The lecture (and the longer essay that accompanied it) contained lots of material but I think it can be broken down into five assertions:

  1. Citizens need to – and should want to - change their attitudes and behaviours. Such change will involve rethinking modern ideas (which took root in the Enlightenment) which have shaped both our culture and consciousness. As well as challenges in the world and aspirations for human begins to function at a higher level, new grounds for this rethink are to be found in insights into human nature.   
  2. Our idea of autonomy needs to shift from possessive individualism to something more self aware and socially embedded.
  3. In pursuing the goals of universalism we need to give more thought to the conditions which give rise to (and diminish) the sentiment which lies behind fellow-feeling: empathy.
  4. In thinking about progress we need to make it easier to have substantive and ethical debates about the kind of choices we face and the kind of future we might want.
  5. In pursuit of a twenty first century (enlightenment) consciousness there are a number of possible policy priorities but also very important is the role of new and reformed institutions to creating a new public sphere.     
  6. The reaction I have received suggests there is quite a lot of agreement with arguments one, two and five. Argument three – focussed on empathy – is found interesting but is controversial, principally because the relationship between inter personal empathy and support for global justice is far from clear. As for argument four – on ethics – I'm afraid my concerns that I wouldn’t manage to get this to rise above sounding a bit obvious and pious proved well founded.

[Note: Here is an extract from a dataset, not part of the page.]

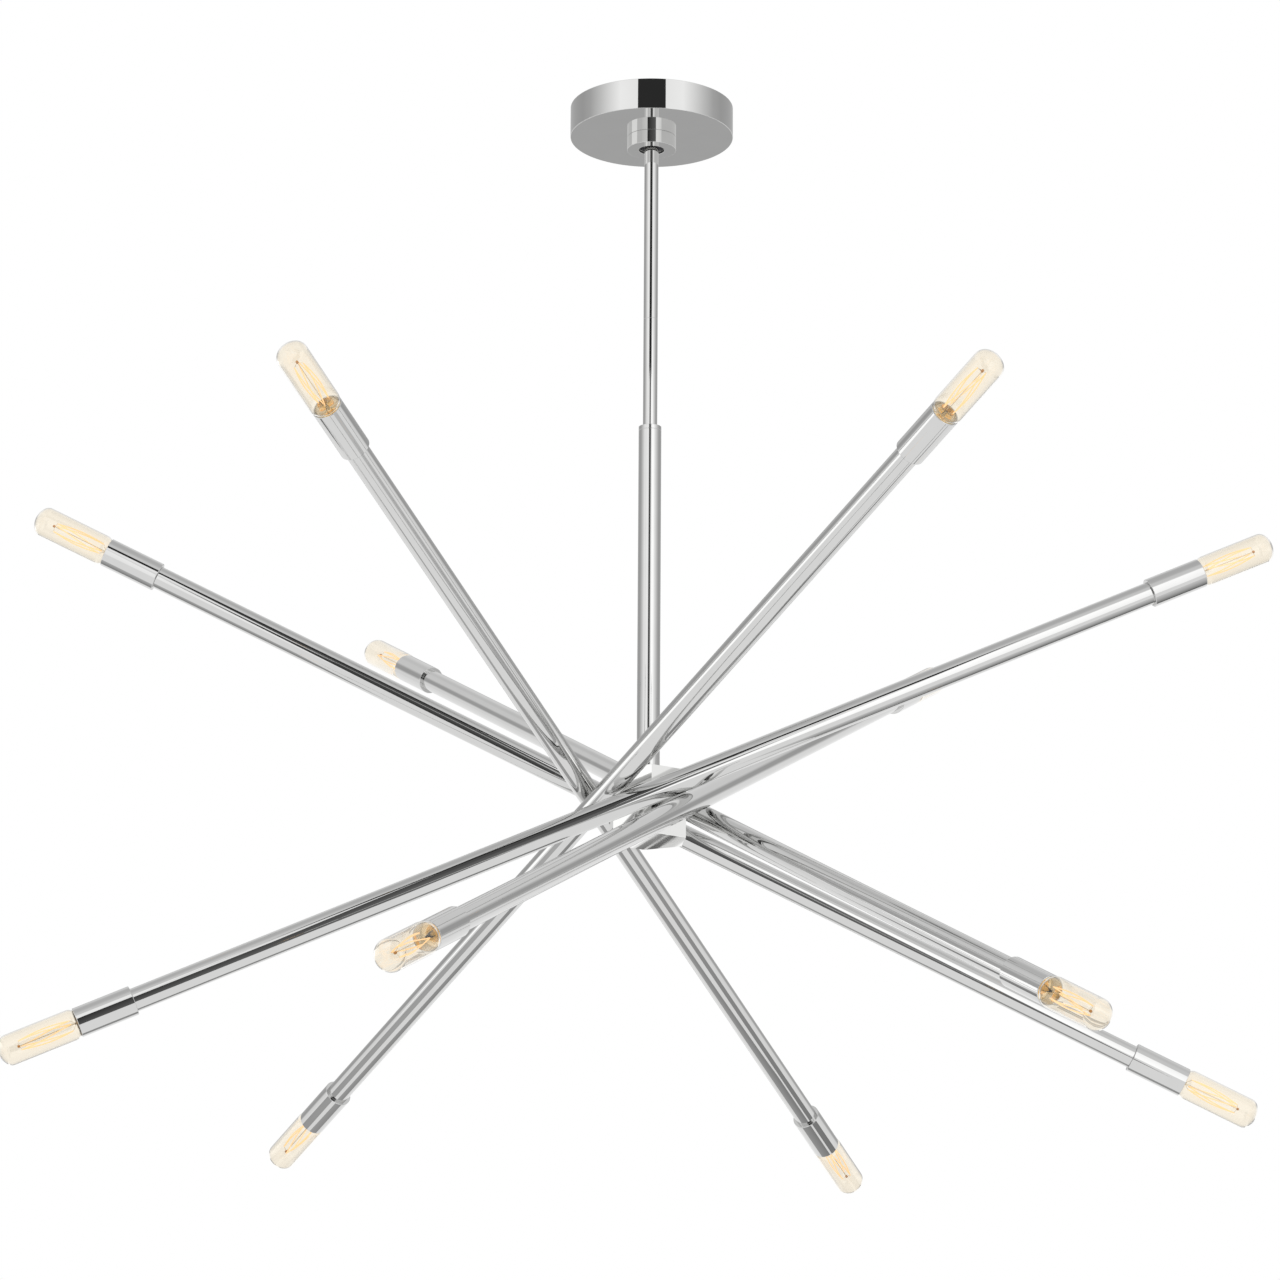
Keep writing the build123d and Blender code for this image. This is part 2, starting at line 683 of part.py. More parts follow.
lamp_base_start = contact_face + lamp_tip_length
plate_top = lamp_base_start + lamp_plate_gauge
plate_radius = lamp_base_dia / 2 - lamp_base_wall - base_clearance
stem_start = plate_top + base_clearance
for place in ends:
    with BuildPart() as bulb:
        # glass envelope, open at the neck
        with BuildSketch(end_section(place)):
            glass_face(0)
        revolve(axis=end_axis(place))
        with BuildSketch(end_section(place)):
            glass_face(lamp_glass_wall)
        revolve(axis=end_axis(place), mode=Mode.SUBTRACT)
        # brass base shell round the neck
        add_disc(
            place,
            lamp_base_start,
            lamp_base_dia,
            lamp_base_length,
            lamp_base_dia - 2 * lamp_base_wall,
        )
        # insulator with the centre contact
        with BuildSketch(end_section(place)):
            with BuildLine():
                Polyline(
                    (0, contact_face),
                    (lamp_tip_dia / 2, contact_face),
                    (lamp_tip_root_dia / 2, lamp_base_start),
                    (plate_radius, lamp_base_start),
                    (plate_radius, plate_top),
                    (0, plate_top),
                    close=True,
                )
            make_face()
        revolve(axis=end_axis(place))
        # glass stem that carries the centre rod
        with BuildSketch(end_section(place)):
            with BuildLine():
                Polyline(
                    (0, stem_start),
                    (stem_press_dia / 2, stem_start),
                    (stem_press_dia / 2, stem_start + stem_press_height),
                    (stem_rod_dia / 2, stem_start + stem_press_height + stem_press_dia),
                    (stem_rod_dia / 2, cup_mouth + stem_rod_reach),
                    (0, cup_mouth + stem_rod_reach),
                    close=True,
                )
            make_face()
        revolve(axis=end_axis(place))
    name = f"bulb_{place[0] + 1}_{end_names[place[1]]}"
    bulb.part.label = name
    export_step(bulb.part, f"parts/{name}.step")
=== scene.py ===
import bpy
import bmesh
import json
import math
from mathutils import Matrix, Vector


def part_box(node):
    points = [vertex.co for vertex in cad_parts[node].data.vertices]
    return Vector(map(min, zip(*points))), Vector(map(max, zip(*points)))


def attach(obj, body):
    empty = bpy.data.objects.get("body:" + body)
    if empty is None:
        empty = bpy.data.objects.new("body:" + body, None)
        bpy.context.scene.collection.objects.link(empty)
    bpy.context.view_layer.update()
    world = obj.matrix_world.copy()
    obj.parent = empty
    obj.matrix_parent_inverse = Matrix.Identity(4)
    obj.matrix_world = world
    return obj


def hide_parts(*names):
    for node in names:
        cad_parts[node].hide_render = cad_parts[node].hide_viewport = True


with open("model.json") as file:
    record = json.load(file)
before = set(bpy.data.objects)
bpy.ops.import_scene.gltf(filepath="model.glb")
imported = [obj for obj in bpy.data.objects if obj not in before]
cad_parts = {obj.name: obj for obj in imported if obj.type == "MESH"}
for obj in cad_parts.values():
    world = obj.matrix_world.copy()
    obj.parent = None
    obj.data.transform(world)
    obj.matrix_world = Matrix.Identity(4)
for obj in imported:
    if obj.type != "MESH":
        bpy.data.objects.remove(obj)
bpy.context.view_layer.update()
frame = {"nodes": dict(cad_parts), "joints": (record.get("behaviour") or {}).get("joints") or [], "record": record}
joints = {joint["name"]: joint for joint in frame["joints"]}
mm = 0.001
armNumbers = range(1, 7)
endNames = ("upper", "lower")
fixedBody = "ceiling_mount"
hangingBody = "chandelier"
print("frame loaded,", len(frame["nodes"]), "nodes")


# shared shader effects

def newGroup(name, inputs, outputs):
    group = bpy.data.node_groups.new(name, "ShaderNodeTree")
    for socketName, kind, value in inputs:
        socket = group.interface.new_socket(socketName, in_out="INPUT", socket_type=kind)
        if value is not None:
            socket.default_value = value
    for socketName, kind in outputs:
        group.interface.new_socket(socketName, in_out="OUTPUT", socket_type=kind)
    nodes = group.nodes
    return group, nodes.new("NodeGroupInput"), nodes.new("NodeGroupOutput")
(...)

    From here on I intend initially to do my best to get more interest in the lecture and essay, but I’ll be doing this more in hope and expectation.  Then I want to find ways of staying focussed on these issues, doing more research, writing and speaking.  Third, I hope we can hold some event multi disciplinary events at the RSA where we explore aspects of the argument from the different perspectives of science, social science, politics, philosophy and social activism.

    I suspect that by the time I get to my 2011 annual lecture there will be more that has changed from my current thinking than has survived. But having benefited from fantastic support from colleagues,  friends and, of course, my great blog readers (it was a delight finally to meet some of you at the post lecture drinks), I do think there’s something here worth sticking at. After all even if my ideas don’t stand up to closer examination the RSA’s new strap line is here to stay.